There are some mentions of using ELF format, but why should I when a.out is the native format for BSD? http://www.int80h.org/bsdasm/


----------



## kpa (Apr 11, 2016)

Although the file is named a.out the native executable file format of FreeBSD is ELF, the transition from a.out to ELF format was done very very long ago 1). The convention of naming the default compiler output as a.out is an old UNIX standard and it was not changed even though the executable format was changed.


1) https://en.wikipedia.org/wiki/A.out


----------



## user0 (Apr 11, 2016)

I was able to compile into -f elf64, then link, but the program did not work.
It has Linux style subroutine calls with the params going into the registers. Do I need to switch to pushing the params onto stack?


----------



## SirDice (Apr 11, 2016)

Developer's Handbook: 11.3. System Calls


----------



## user0 (Apr 11, 2016)

Just out of curiosity: should not nasm produce and ld assume the machine's [default] executable format by default w/o options?
Why would a developer need to always specify the format? Isn't native compilation way more likely than cross?


----------



## kpa (Apr 11, 2016)

The system's linker does assume the ELF format always. The assembler you're using is ported third party software so it's a different story. You'll have to ask the port maintainer or the upstream maintainer of it why it does what it does.


----------



## jrigg (May 12, 2016)

user0 said:


> I
> It has Linux style subroutine calls with the params going into the registers.
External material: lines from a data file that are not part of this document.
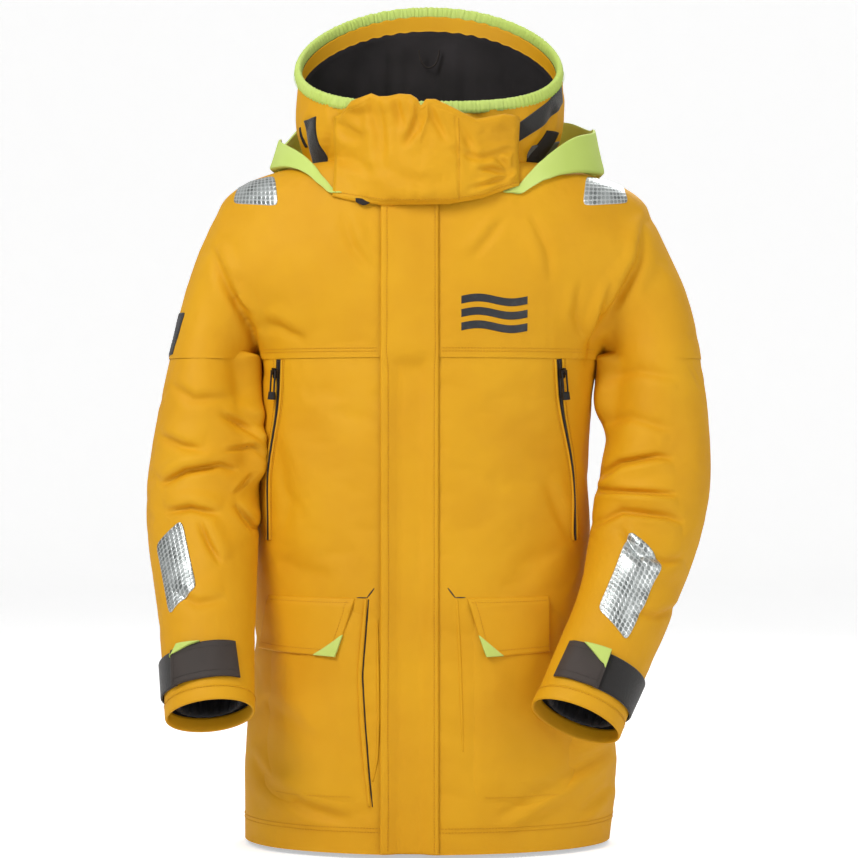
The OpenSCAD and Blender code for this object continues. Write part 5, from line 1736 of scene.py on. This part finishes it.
dress(slab("collar_mesh", P, 1.4, mesh_cloth, lift=0.2, edge=1.4, hint=(1, -0.5, 0)), "torso",
      "lining_fabric")
lo, hi = box("hanger_loop")
ang = np.linspace(-0.35, math.pi + 0.35, 40)
mid = (lo + hi) / 2
loop = np.stack([mid[0] + (hi[0] - lo[0]) / 2 * np.cos(ang), mid[1] - 4 + 0 * ang,
                 hi[2] - 2 - (hi[2] - lo[2] - 4) * np.sin(np.clip(ang, 0, math.pi))], -1)
dress(tube("hanger_loop_cord", loop, 2.4, black_tape, sides=12, squeeze=0.5, up=(0, 1, 0)), "torso",
      "dark_fabric", "hanger_loop")

# ---- face guard ------
guard_tree = node_tree("face_guard")
glo, ghi = box("face_guard")
gw, gh = ghi[0] - glo[0], ghi[2] - glo[2]


low_keys = np.array([(-0.01, 0.10), (0.10, 0.05), (0.27, 0.005), (0.62, 0.01), (0.80, 0.07), (0.90, 0.135),
                     (1.0, 0.20)])
top_keys = np.array([(-0.01, 0.87), (0.05, 0.90), (0.10, 0.99), (0.16, 1.02), (0.21, 1.05), (0.25, 1.02),
                     (0.30, 1.02), (0.36, 1.04), (0.42, 1.03),
                     (0.455, 0.99), (0.475, 0.92), (0.50, 0.985), (0.55, 0.985), (0.62, 0.93),
                     (0.70, 0.86), (0.77, 0.81), (0.80, 0.82),
                     (0.92, 0.87), (1.0, 0.86)])


def guard_place(s, t):
    low = glo[2] + gh * np.interp(s, low_keys[:, 0], low_keys[:, 1])
    top = glo[2] + gh * np.interp(s, top_keys[:, 0], top_keys[:, 1])
    return glo[0] + (gw + 2) * s + 2.0 * math.sin(3 * t) * (1 - 2 * s), low + (top - low) * t


ss, ts = np.linspace(0, 1, 130), np.linspace(0, 1, 70)
ss = np.unique(np.concatenate([ss, steps(2, gw, 4)]))
ts = np.unique(np.concatenate([ts, steps(2, gh, 6)]))
P = np.full((len(ss), len(ts), 3), np.nan)
for i, s in enumerate(ss):
    for j, t in enumerate(ts):
        x, z = guard_place(s, t)
        found = []
        for tree, gap_ in ((collar_skin, 1.6), (coat_tree, 2.4)):
            p, _ = hit(tree, (x, -400, z), (0, 1, 0))
            if p is not None and p[1] < -30:
                found.append(p[1] - gap_)
        skin_y = min(found) if found else np.nan
        p, _ = hit(guard_tree, (x, -400, min(z, ghi[2] - 1)), (0, 1, 0))
        guard_y = p[1] + 6 if p is not None else skin_y
        own = smooth01(s / 0.3) * smooth01(t / 0.2 + 0.4)
        y = guard_y if np.isnan(skin_y) else min(skin_y, guard_y * own + skin_y * (1 - own))
        P[i, j] = (x, y, z)
Y = P[..., 1]
for j in range(len(ts)):
    good = ~np.isnan(Y[:, j])
    if good.sum() > 4:
        Y[:, j] = np.interp(ss, ss[good], Y[good, j])
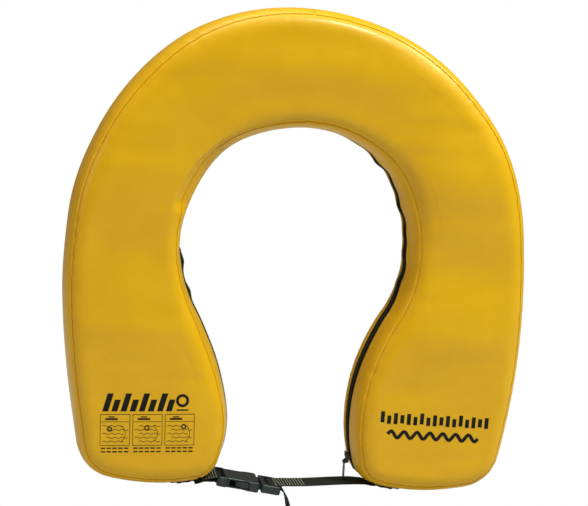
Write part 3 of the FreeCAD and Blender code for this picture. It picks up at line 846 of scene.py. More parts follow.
def cover_panel(front, material):
    rows = panel_rows()
    sign = -1.0 if front else 1.0
    rings = skin_points(np.arange(COUNT)[None, :], sign * rows[:, None])
    points = rings.reshape(-1, 3).tolist()
    faces = grid_faces(len(rows), COUNT, wrap=True)
    add_core(points, faces, (len(rows) - 1) * COUNT, rings[-1], face_at(front), 1, False)
    if front:
        faces = flipped(faces)
    return solidify(make_object("cover_front" if front else "cover_back", points, faces, material), SKIN)


# Foam slabs: how far they lie under the skin, stations per point, the cuts between them, the insets of a
# flat end's rings, and the groove behind the zip
FOAM_SINK = 1.6
FOAM_STRIDE = 2
SLAB_CUT = 16.0
SLAB_GAP = 0.3
CAP_INSETS = (30.0, 20.0, 10.0, 4.0, 1.0)
GROOVE_DEPTH = 3.5
GROOVE_WIDTH = 8.0
# Stations between which the groove deepens, on the right
GROOVE_RUN = (210.0, 218.0)


def foam_ring(u, s):
    """One ring of a foam slab's wall, grooved behind the zip."""
    low, high = GROOVE_RUN
    behind_zip = smooth_step(u, low, high) - smooth_step(u, COUNT - high, COUNT - low)
    groove = GROOVE_DEPTH * hill(s, ZIP_Y, GROOVE_WIDTH) * behind_zip
    return skin_points(u, s, -FOAM_SINK - groove)


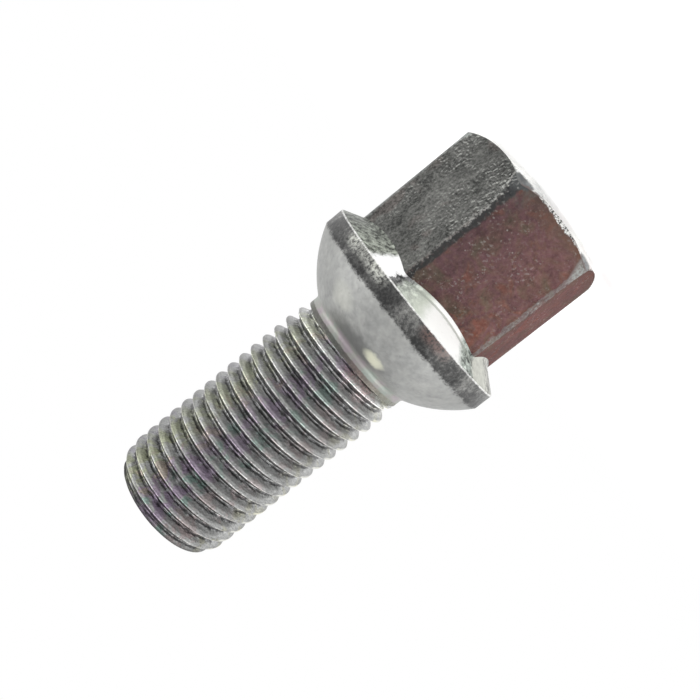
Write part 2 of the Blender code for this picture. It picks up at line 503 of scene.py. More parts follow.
@dataclass(frozen=True)
class SideFinish(ZincFinish):
    """The hexagon's forged sides: grainy grey, with a red-brown tarnish over neighbouring sides."""

    name: str = "forged_side_zinc"
    metallic: float = 0.40
    specular: float = 0.2
    roughness: float = 0.44
    grain_size: float = 0.00016
    bump_height: float = 0.000016
    corner_reach: float = 0.00966
    tarnish_azimuth: float = -60.0
    tarnish_dullness: float = 0.24
    film_metal_loss: float = 0.34

    fine: Noise = Noise(0.00030, 5.0, 0.7)
    flecks: Noise = Noise(0.00020, 3.0, 0.7)
    spots: Noise = Noise(0.0006, twist=0.8)
    blotch: Noise = Noise(0.0008, 3.0, 0.65, 0.4)
    patch: Noise = Noise(0.0009, 2.0)
    cloud: Noise = Noise(0.0022, twist=0.6)
    coarse: Noise = Noise(0.0026, twist=0.5)
    stain: Noise = Noise(0.0027, 3.0, 0.6, 0.5)
    cast: Noise = Noise(0.0031, 1.0, twist=0.4)
    broad: Noise = Noise(0.0045, 2.0, twist=0.3)
    drift: Noise = Noise(0.0050, 4.0, 0.6, 0.5)

    dark_grey: Colour = (0.034, 0.035, 0.033)
    light_grey: Colour = (0.215, 0.216, 0.203)
    cast_colour: Colour = (1.0, 0.72, 0.70)
    brown: Colour = (0.190, 0.112, 0.102)
    mauve: Colour = (0.188, 0.102, 0.112)
    red: Colour = (0.240, 0.108, 0.090)
    orange: Colour = (0.300, 0.110, 0.062)
    olive: Colour = (0.165, 0.124, 0.098)
    lit_bump: Colour = (0.62, 0.63, 0.59)
    flake: Colour = (0.60, 0.58, 0.55)
    stains: Stops = ((0.36, olive), (0.45, brown), (0.52, mauve), (0.58, brown), (0.66, red))
    chipped: Stops = ((0.42, grey(0.03)), (0.50, (0.80, 0.80, 0.78)), (0.60, (1.0, 1.0, 0.98)))
    # Painted shade that differs from side to side over the tarnish, with a redder cast on the side at -90
    # degrees.
    shade: Stops = (
        (-180.0, grey(0.90)),
        (-130.0, grey(0.90)),
        (-110.0, (0.73, 0.45, 0.40)),
        (-64.0, (0.73, 0.45, 0.40)),
        (-56.0, (1.00, 0.94, 0.88)),
        (-36.0, (0.90, 0.86, 0.82)),
        (-8.0, grey(0.66)),
        (180.0, grey(0.90)),
    )

    def zone(self, on: Surface) -> Field:
        """Where the forging is coarse: in patches, and more of them toward the crown."""
        return (on.noise(self.coarse) - on.z * 24.0).step(0.30, 0.52)

    def roughened(self, on: Surface) -> Operand:
        """Stronger grain where the forging is coarse."""
        return self.zone(on) * 2.0 + 0.7

    def tarnish(self, on: Surface) -> Field:
        """Where the tarnish is: on two neighbouring sides, and thinly on the far side.

        Args:
            on: the surface.

        Returns:
            The tarnish's share.
        """
        toward = (on.azimuth - math.radians(self.tarnish_azimuth)).math("COSINE")
        near = (toward + (on.noise(self.fine) - 0.5) * 0.02).step(0.47, 0.52)
        return near + (toward + (on.noise(self.drift) - 0.5) * 0.9).step(-0.80, -1.05) * 0.55

    def gloss(self, on: Surface) -> Field:
        """The tarnish is duller than the zinc."""
        return super().gloss(on) + self.tarnish(on) * self.tarnish_dullness

    def metal(self, on: Surface) -> Operand:
        """The reddest side is a dull film that hardly mirrors."""
        return self.metallic - on.sector(-119.0, -61.0, 2.0) * self.film_metal_loss

    def plain(self, on: Surface) -> Field:
        """The plain sides' green-grey grain with a faint red cast in places.

        Args:
            on: the surface.

        Returns:
            The colour.
        """
        level = on.noise(self.fine) * 2.6 + on.noise(self.cloud) * 1.6 - 1.65
        plain = on.mix(level, self.dark_grey, self.light_grey)
        return on.mix(on.noise(self.cast).step(0.56, 0.66) * 0.35, plain, on.times(plain, self.cast_colour))

    def stained(self, on: Surface) -> Field:
        """The tarnish: brown, mauve and olive clouds, with orange spots toward the collar.

        Args:
            on: the surface.

        Returns:
            The colour.
        """
        fine = on.noise(self.fine)
        level = fine * 1.1 + on.noise(self.broad) * 0.8 + on.noise(self.blotch) * 1.1 - 0.50
        spots = on.noise(self.spots).step(0.54, 0.70) * on.z.step(0.0080, 0.0135) * on.sector(-60.0, -36.0, 8.0)
        border = (on.z + (fine - 0.5) * 0.0012).step(0.0026, 0.0010)
        stained = on.layered(
            on.scaled(on.ramp(on.noise(self.stain), self.stains), level),
            ((spots * 0.45, self.orange), (border * 0.5, self.olive)),
        )
        # The tarnish takes painted shade that differs from side to side.
        return on.times(stained, on.around(self.shade))

    def cornered(self, on: Surface, colour: Field) -> Operand:
        """Lay painted shade and painted highlights along the corners, partly wear, and facets where they meet
        the crown, painted dark on one corner and pale on the rest.

        Args:
            on: the surface.
            colour: the sides' colour.

        Returns:
            The sides' colour with their corners.
        """
        fine, z = on.noise(self.fine), on.z
        patch = on.noise(self.patch) - 0.5
        off = on.fold(0.0) * self.corner_reach + (fine - 0.5) * 0.0005 + patch * 0.0007
        shaded_corner = on.sector(-20.0, 20.0, 6.0)
        lit_corners = 1.0 - shaded_corner
        low = z.step(0.0046, 0.0020)
        half = (0.0042 - z).math("MAXIMUM", 0.0) * 0.34
        # Facets where the corners meet the crown: painted shade on the corner at 0 degrees, painted light on
        # the others.
        facets = (half + patch * 0.0006 - (off - 0.00005).math("ABSOLUTE")).step(0.0, 0.00030) * low
        facet_tone = on.mix(z.step(0.0026, 0.0015), (0.050, 0.052, 0.054), (0.105, 0.110, 0.112))
        speckle = (fine * 4.0 - 1.7).clipped()
        # Painted shade beside the corner at 0 degrees, with a thin painted highlight on it that is partly wear,
        # and a grey painted highlight along the other corners.
        dark = off.band(-0.00042, -0.00004, 0.00026) * shaded_corner
        near = off.band(-0.0013, -0.0006, 0.0008) * low * shaded_corner
        thin = (off - half).band(0.00006, 0.00026, 0.00014) * shaded_corner * speckle * z.step(0.0150, 0.0020)
        wide = off.band(-0.00034, 0.00026, 0.00012) * lit_corners * (speckle * 0.6 + 0.3)
        layers = (
            (dark * (1.15 - speckle * 0.45), grey(0.050)),
            (near * (0.22 + patch * 2.0), (0.150, 0.160, 0.150)),
            (facets * shaded_corner * 0.95, facet_tone),
            (thin * 0.8, (0.66, 0.67, 0.64)),
            (wide * 0.8, (0.31, 0.33, 0.32)),
            (facets * lit_corners * (speckle * 0.5 + 0.35), (0.50, 0.54, 0.52)),
        )
        return on.layered(colour, layers)

    def tint(self, on: Surface) -> Operand:
        """Grey and tarnished sides, with corners of painted shade and highlight that are partly wear, painted
        lit and shaded bumps, and bright specks.

        Args:
            on: the surface.

        Returns:
            The colour.
        """
        fine, cloud = on.noise(self.fine), on.noise(self.cloud)
        tarnish = self.tarnish(on)
        # Painted light and shade of small bumps, spread more where the forging is coarse and in cloudy patches.
        bumps = on.embossed(0.00028, SMALL_LEAN)
        painted_bump_spread = cloud.step(0.48, 0.66) * 0.20 + 0.04
        share = (1.0 - tarnish).math("MAXIMUM", 0.0) * self.zone(on) * 0.50 + painted_bump_spread
        flakes = on.cells(0.0010).step(0.10, 0.05) * cloud.step(0.50, 0.58)
        end = (on.z + (fine - 0.5) * 0.0006 + (cloud - 0.5) * 0.0006).step(0.00086, 0.00074)
        layers = (
            (bumps.step(0.06, 0.26) * share, self.lit_bump),
            (bumps.step(-0.05, -0.20) * share, grey(0.018)),
            (flakes * 0.4, self.flake),
            (end * on.sector(-57.0, -4.0, 4.0), on.ramp(on.noise(self.flecks), self.chipped)),
        )
        return on.layered(self.cornered(on, on.mix(tarnish, self.plain(on), self.stained(on))), layers)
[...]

Do I need to switch to pushing the params onto stack?


Which parameters go in registers and which on the stack is dependent on CPU architecture.

For amd64:
http://www.x86-64.org/documentation/abi.pdf

For i386 the spec is different due to the smaller number of registers:
http://www.sco.com/developers/devspecs/abi386-4.pdf

EDIT: See correction below.


----------



## kpa (May 12, 2016)

Please read the developer's handbook article linked above, it clearly states that the parameters pushed on to stack -method is used for FreeBSD native code and the other method of using registers comes to play only when using the Linux emulation layer. The x86/x64 architecture offers more than one way of implementing subroutine calls and FreeBSD has chosen one way of doing it, Linux something else.


----------



## jrigg (May 12, 2016)

kpa said:


> Please read the developer's handbook article linked above, it clearly states that the parameters pushed on to stack -method is used for FreeBSD native code and the other method of using registers comes to play only when using the Linux emulation layer. The x86/x64 architecture offers more than one way of implementing subroutine calls and FreeBSD has chosen one way of doing it, Linux something else.


Thanks for the correction. Sorry if my reply caused confusion. My experience of assembly coding has mostly been on Linux amd64. 

The linked handbook article only shows i386. Does the same apply on amd64 (but with amd64 register names)?


----------